Вероятно, мои будущие родители обменивались письмами часто, но почти все письма исчезли. 27 сентября 1931 г. папа писал маме из Казани:
“Милая моя, хорошая, почему Вы молчите? Каждый вечер я прихожу на почту, но от Вас ничего нет.
Сегодня мой первый дебют. Студенты вроде тех, которые у меня были в техникуме, очень славные и очень мало подготовленные. Со студентами у меня отношения, вероятно, сложатся хорошие, а в остальном обстановка очень сложная, “диалектическая”.
Сегодня познакомился с изгнанным отсюда правды ради профессором Дитякиным, переезжающим в Москву. Очень милый и образованный человек, мы с ним долго проговорили, благодаря чему я остался в Институте без обеда: настал час занятий. Сейчас вернулся (с заходом на почту) с занятий, засел Вам писать, чтобы в поисках ужина насущного бросить письмо.
Ляля, я ушел от Вас одиннадцать дней назад, проходит срок Вашей “бренной” жизни, я даже не знаю, куда Вам писать. Ляля, к чему Вы колеблетесь? Знаете, у меня иногда столь острое ощущение Вашего приезда, что я чуть не предпринимаю соответственных конкретных действий.
Сегодня как-то держу себя в руках. Вообще просто изнемогаю, каждый нерв воспален тоской по Вас. Ляля, приезжайте!
Остаток вечера буду читать Мериме. Ваше отсутствие мне мешает читать, все мои мысли в Москве. Ваш весь Ися. Привет Жене (Герковичу)”.
В сущности, это уже признание и горячая (вернее, горячечная) просьба о том, чтобы мама приехала в Казань и стала его женой.
Получив это письмо, мама назначила свидание Тате возле Казанского вокзала, и сообщила: “Я еду к Исе, он очень просил меня провести с ним праздники”. - “Так вы там останетесь?” – спросила Тата. – “Не знаю, я пока ничего не решила”. – Пожелав ей приятной поездки, Тата поинтересовалась, почему мама едет с таким маленьким чемоданчиком. – “Потому что еще ничего не решено: пока я еду в гости”, - последовал ответ. – “Желаю вам приятно провести время”, - улыбнулась Тата. – “Это зависит не только от меня”, - ответила мама, и они распрощались.
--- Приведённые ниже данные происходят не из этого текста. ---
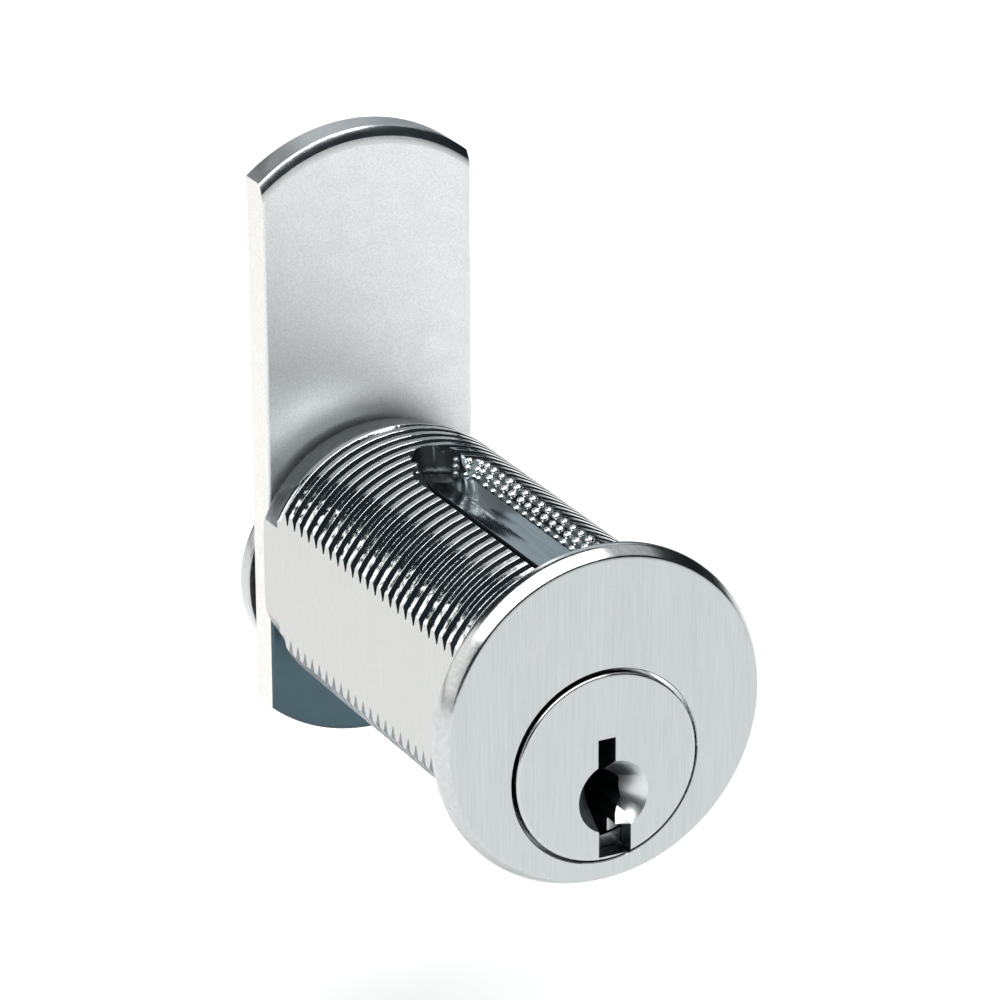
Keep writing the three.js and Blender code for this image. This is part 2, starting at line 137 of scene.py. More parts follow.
# the stumps of thread on the slope, in rows along it and round its end: (share of the way up, radius) of each
BEAD_ROWS = 17
FIRST_ROW_Y = 0.9
ROW_BEADS = ((0.22, 0.31), (0.56, 0.38), (0.9, 0.36))
END_ROW_BEARINGS = (4, 24, 43, 64)
END_ROW_BEADS = ((0.3, 0.26), (0.62, 0.3), (0.92, 0.28))

# ---- plug dimensions; the keyway's places are (x, z) from the plug's axis ----

PLUG_RADIUS = 6.0
PLUG_SHOULDER_Y = -0.4
PLUG_BODY_END = 34.5
PIN_LEDGE_Z = 0.6 + PLUG_AXIS_Z

KEYWAY_END = 24.0
UPPER_SLOT = ((-0.72, -3.0), (0.7, 2.3))
INNER_SLOT = ((-0.66, -7.1), (0.9, -4.5))
FOOT_NOTCH = ((-0.66, -7.1), (1.97, -4.9))
FOOT_NOTCH_DEPTH = 1.7
KEY_CAVITY = (
    (-0.72, -1.0), (0.7, -1.0), (1.38, -1.4), (1.97, -1.93),
    (1.97, -3.36), (1.2, -4.46), (0.9, -5.0), (-0.66, -5.3),
)
SINK_X = 0.54
SINK_DROP = 2.45
SINK_RADIUS = 2.85
SINK_DEPTH = 3.9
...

Мне не по душе письма мамы – холодно-учтивые, претенциозные, часто “украшенные” безвкусными стихотворными строками. Помню такие строки Гумилева: “Я не знаю этой жизни. Ах! Она сложней // Утром синих, на закате голубых огней”. (У Гумилева: “теней”.) Эти чужие “красивости” должны были намекать на поэтичность ее натуры. Напрасный труд! Уверена, мой бедный влюбленный отец не сомневался, что она – воплощенная поэзия. Сама мама считала себя исключительно духовным человеком, чуждым житейской пошлости, потому что не любила быта, который всегда отождествляла с чем-то низменным, и никогда не умела свить элементарно уютного домашнего гнезда. Именно брезгливость к быту во всех его проявлениях была для нее знаком духовности и свидетельством избранности натуры. Я в полной мере унаследовала от мамы нелюбовь к быту, но, во-первых, не считаю это признаком духовности, а во-вторых, испытываю праздничное чувство, когда, совершив над собой почти нечеловеческое усилие, привожу дом в порядок.